## [What you should do]
What follows is a listing. Return every line of it exactly.
+-------+
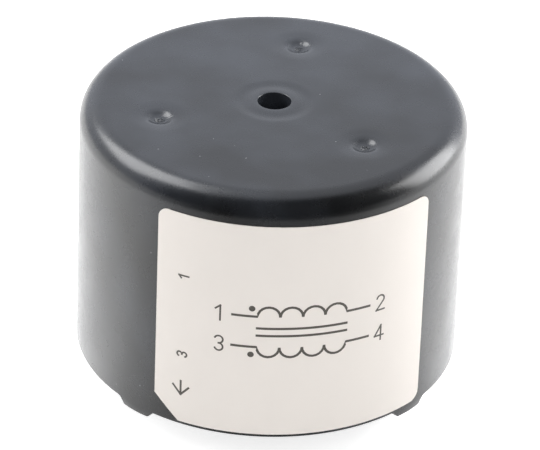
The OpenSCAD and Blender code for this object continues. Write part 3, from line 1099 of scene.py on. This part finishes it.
def makeTerminal(name, x, y):
    outline = [(0, pin["tip"])]
    outline += [(pin["radius"] * share, pin["tip"] + height * mm) for height, share in pin["rounding"]]
    outline += [(pin["radius"], pin["top"]), (0, pin["top"])]
    obj = latheOutline(name, outline, pin["sides"])
    moveAll(obj, (x, y, 0))
    smoothEdges(obj, pin["smoothAngle"])
    return obj


tinFinish = {
    "color": (0.72, 0.725, 0.73),
    "roughness": 0.24,
    "drawn": (1, 1, 0.25),      # the unevenness is drawn out along the wire
    "uneven": (0.5 * mm, 3.0),
    "bump": (0.03 * mm, 0.6),
    "roughLimits": (0.3, 0.7, 0.16, 0.34),
}


def tinned(look):
    material, shader = newMaterial("tinnedWire", look["color"], look["roughness"], Metallic=1.0)
    place = stretched(material, objectPlace(material), look["drawn"])
    uneven = noise(material, place, *look["uneven"])
    addBump(material, shader, uneven, *look["bump"])
    addRoughness(material, shader, uneven, look["roughLimits"])
    return material


tinMaterial = tinned(tinFinish)
pinPlaces = {"terminal_1": (-1, -1), "terminal_2": (-1, 1), "terminal_3": (1, -1), "terminal_4": (1, 1)}
for node, (sideX, sideY) in pinPlaces.items():
    terminal = makeTerminal("tinned_end_" + node[-1], sideX * coil["pinX"], sideY * coil["pinY"])
    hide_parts(node)
    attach(terminal, "root")
    terminal.data.materials.append(tinMaterial)
print("terminals modelled")

# Resin: the cast filling, with its points merged and its faces shaded smooth
resinFinish = {
    "color": (0.010, 0.011, 0.012),
    "roughness": 0.12,
    "ior": 1.55,
    "flow": (7 * mm, 2.0),
    "flowShare": 5.0,
    "ripple": (1.6 * mm, 2.0),
    "bump": (0.02 * mm, 0.8),
    "dust": (0.5 * mm, 4.0, 0.7),
    "roughLimits": (0.45, 0.75, 0.10, 0.32),
}
resinSmoothAngle = 35


def castResin(look):
    material, shader = newMaterial("castEpoxy", look["color"], look["roughness"], IOR=look["ior"])
    place = objectPlace(material)
    flow = combine(material, noise(material, place, *look["flow"]), look["flowShare"], "MULTIPLY")
    height = combine(material, flow, noise(material, place, *look["ripple"]), "ADD")
    addBump(material, shader, height, *look["bump"])
    addRoughness(material, shader, noise(material, place, *look["dust"]), look["roughLimits"])
    return material


resin = mergedCopy("potting_resin", "cast_resin")
smoothEdges(resin, resinSmoothAngle)
applyModifier(resin, "WEIGHTED_NORMAL", keep_sharp=True)
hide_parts("potting_resin")
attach(resin, "root")
resin.data.materials.append(castResin(resinFinish))
print("resin made smooth")

# Finishes of the parts that keep their own shape
tapeFinish = {
    "color": (0.42, 0.43, 0.44),
    "roughness": 0.35,
    "layer": 0.18 * mm,
    "level": (1, 1, 0),         # the layers are the same at every height
    "uneven": (1.2 * mm, 3.0),
    "unevenShare": 2.0,
    "bump": 0.02 * mm,
    "tones": ((0.30, 0.31, 0.325), (0.46, 0.465, 0.475)),
}
plasticFinish = {
    "grain": (0.2 * mm, 3.0, 0.6),
    "bump": 0.006 * mm,
    "blotches": (6 * mm, 3.0),
    "roughness": {"casePlastic": 0.45, "spacerPlastic": 0.42},
    "tones": {"casePlastic": ((0.44, 0.42, 0.36), (0.50, 0.475, 0.41)),
              "spacerPlastic": ((0.62, 0.585, 0.47), (0.70, 0.66, 0.55))},
}
laminateFinish = {
    "color": (0.34, 0.26, 0.10),
    "roughness": 0.4,
    "strand": 0.9 * mm,
    "bump": 0.008 * mm,
    "tones": ((0.30, 0.225, 0.085), (0.39, 0.30, 0.125)),
}
waveLimits = (-1, 1)            # lowest and highest value of stripes


def tapeWound(look):
    material, shader = newMaterial("woundMetalTape", look["color"], look["roughness"], Metallic=1.0)
    place = objectPlace(material)
    radius = vectorMath(material, stretched(material, place, look["level"]), "LENGTH")
    layers = stripes(material, radius, look["layer"])
    uneven = combine(material, noise(material, place, *look["uneven"]), look["unevenShare"], "MULTIPLY")
    addBump(material, shader, combine(material, layers, uneven, "ADD"), look["bump"])
    addTone(material, shader, spread(material, layers, *waveLimits), *look["tones"])
    return material


def mouldedPlastic(name, look):
    dark, light = look["tones"][name]
    material, shader = newMaterial(name, light, look["roughness"][name])
    place = objectPlace(material)
    addBump(material, shader, noise(material, place, *look["grain"]), look["bump"])
    addTone(material, shader, noise(material, place, *look["blotches"]), dark, light)
    return material


def glassLaminate(look):
    material, shader = newMaterial("glassLaminate", look["color"], look["roughness"])
    place = objectPlace(material)
    weave = [stripes(material, vectorMath(material, place, "DOT_PRODUCT", axis), look["strand"])
             for axis in ((1, 0, 0), (0, 1, 0))]
    cloth = combine(material, weave[0], weave[1], "MULTIPLY")
    addBump(material, shader, cloth, look["bump"])
    addTone(material, shader, spread(material, cloth, *waveLimits), *look["tones"])
    return material


keptFinishes = {
    "core_ring": tapeWound(tapeFinish),
    "core_case_cup": mouldedPlastic("casePlastic", plasticFinish),
    "winding_spacer_front": mouldedPlastic("spacerPlastic", plasticFinish),
    "lead_guide_plate": glassLaminate(laminateFinish),
}
keptFinishes["core_case_lid"] = keptFinishes["core_case_cup"]
keptFinishes["winding_spacer_rear"] = keptFinishes["winding_spacer_front"]
for node, material in keptFinishes.items():
    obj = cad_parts[node]
    obj.data.materials.clear()
    obj.data.materials.append(material)
print("finishes of the inner parts set")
+-------+
## [Task response]
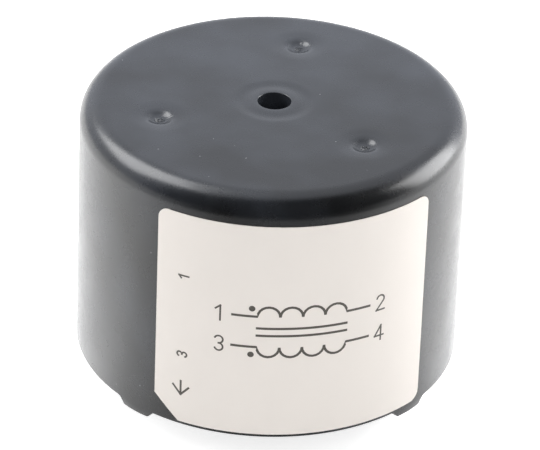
The OpenSCAD and Blender code for this object continues. Write part 3, from line 1099 of scene.py on. This part finishes it.
def makeTerminal(name, x, y):
    outline = [(0, pin["tip"])]
    outline += [(pin["radius"] * share, pin["tip"] + height * mm) for height, share in pin["rounding"]]
    outline += [(pin["radius"], pin["top"]), (0, pin["top"])]
    obj = latheOutline(name, outline, pin["sides"])
    moveAll(obj, (x, y, 0))
    smoothEdges(obj, pin["smoothAngle"])
    return obj


tinFinish = {
    "color": (0.72, 0.725, 0.73),
    "roughness": 0.24,
    "drawn": (1, 1, 0.25),      # the unevenness is drawn out along the wire
    "uneven": (0.5 * mm, 3.0),
    "bump": (0.03 * mm, 0.6),
    "roughLimits": (0.3, 0.7, 0.16, 0.34),
}


def tinned(look):
    material, shader = newMaterial("tinnedWire", look["color"], look["roughness"], Metallic=1.0)
    place = stretched(material, objectPlace(material), look["drawn"])
    uneven = noise(material, place, *look["uneven"])
    addBump(material, shader, uneven, *look["bump"])
    addRoughness(material, shader, uneven, look["roughLimits"])
    return material


tinMaterial = tinned(tinFinish)
pinPlaces = {"terminal_1": (-1, -1), "terminal_2": (-1, 1), "terminal_3": (1, -1), "terminal_4": (1, 1)}
for node, (sideX, sideY) in pinPlaces.items():
    terminal = makeTerminal("tinned_end_" + node[-1], sideX * coil["pinX"], sideY * coil["pinY"])
    hide_parts(node)
    attach(terminal, "root")
    terminal.data.materials.append(tinMaterial)
print("terminals modelled")

# Resin: the cast filling, with its points merged and its faces shaded smooth
resinFinish = {
    "color": (0.010, 0.011, 0.012),
    "roughness": 0.12,
    "ior": 1.55,
    "flow": (7 * mm, 2.0),
    "flowShare": 5.0,
    "ripple": (1.6 * mm, 2.0),
    "bump": (0.02 * mm, 0.8),
    "dust": (0.5 * mm, 4.0, 0.7),
    "roughLimits": (0.45, 0.75, 0.10, 0.32),
}
resinSmoothAngle = 35


def castResin(look):
    material, shader = newMaterial("castEpoxy", look["color"], look["roughness"], IOR=look["ior"])
    place = objectPlace(material)
    flow = combine(material, noise(material, place, *look["flow"]), look["flowShare"], "MULTIPLY")
    height = combine(material, flow, noise(material, place, *look["ripple"]), "ADD")
    addBump(material, shader, height, *look["bump"])
    addRoughness(material, shader, noise(material, place, *look["dust"]), look["roughLimits"])
    return material


resin = mergedCopy("potting_resin", "cast_resin")
smoothEdges(resin, resinSmoothAngle)
applyModifier(resin, "WEIGHTED_NORMAL", keep_sharp=True)
hide_parts("potting_resin")
attach(resin, "root")
resin.data.materials.append(castResin(resinFinish))
print("resin made smooth")

# Finishes of the parts that keep their own shape
tapeFinish = {
    "color": (0.42, 0.43, 0.44),
    "roughness": 0.35,
    "layer": 0.18 * mm,
    "level": (1, 1, 0),         # the layers are the same at every height
    "uneven": (1.2 * mm, 3.0),
    "unevenShare": 2.0,
    "bump": 0.02 * mm,
    "tones": ((0.30, 0.31, 0.325), (0.46, 0.465, 0.475)),
}
plasticFinish = {
    "grain": (0.2 * mm, 3.0, 0.6),
    "bump": 0.006 * mm,
    "blotches": (6 * mm, 3.0),
    "roughness": {"casePlastic": 0.45, "spacerPlastic": 0.42},
    "tones": {"casePlastic": ((0.44, 0.42, 0.36), (0.50, 0.475, 0.41)),
              "spacerPlastic": ((0.62, 0.585, 0.47), (0.70, 0.66, 0.55))},
}
laminateFinish = {
    "color": (0.34, 0.26, 0.10),
    "roughness": 0.4,
    "strand": 0.9 * mm,
    "bump": 0.008 * mm,
    "tones": ((0.30, 0.225, 0.085), (0.39, 0.30, 0.125)),
}
waveLimits = (-1, 1)            # lowest and highest value of stripes


def tapeWound(look):
    material, shader = newMaterial("woundMetalTape", look["color"], look["roughness"], Metallic=1.0)
    place = objectPlace(material)
    radius = vectorMath(material, stretched(material, place, look["level"]), "LENGTH")
    layers = stripes(material, radius, look["layer"])
    uneven = combine(material, noise(material, place, *look["uneven"]), look["unevenShare"], "MULTIPLY")
    addBump(material, shader, combine(material, layers, uneven, "ADD"), look["bump"])
    addTone(material, shader, spread(material, layers, *waveLimits), *look["tones"])
    return material


def mouldedPlastic(name, look):
    dark, light = look["tones"][name]
    material, shader = newMaterial(name, light, look["roughness"][name])
    place = objectPlace(material)
    addBump(material, shader, noise(material, place, *look["grain"]), look["bump"])
    addTone(material, shader, noise(material, place, *look["blotches"]), dark, light)
    return material


def glassLaminate(look):
    material, shader = newMaterial("glassLaminate", look["color"], look["roughness"])
    place = objectPlace(material)
    weave = [stripes(material, vectorMath(material, place, "DOT_PRODUCT", axis), look["strand"])
             for axis in ((1, 0, 0), (0, 1, 0))]
    cloth = combine(material, weave[0], weave[1], "MULTIPLY")
    addBump(material, shader, cloth, look["bump"])
    addTone(material, shader, spread(material, cloth, *waveLimits), *look["tones"])
    return material


keptFinishes = {
    "core_ring": tapeWound(tapeFinish),
    "core_case_cup": mouldedPlastic("casePlastic", plasticFinish),
    "winding_spacer_front": mouldedPlastic("spacerPlastic", plasticFinish),
    "lead_guide_plate": glassLaminate(laminateFinish),
}
keptFinishes["core_case_lid"] = keptFinishes["core_case_cup"]
keptFinishes["winding_spacer_rear"] = keptFinishes["winding_spacer_front"]
for node, material in keptFinishes.items():
    obj = cad_parts[node]
    obj.data.materials.clear()
    obj.data.materials.append(material)
print("finishes of the inner parts set")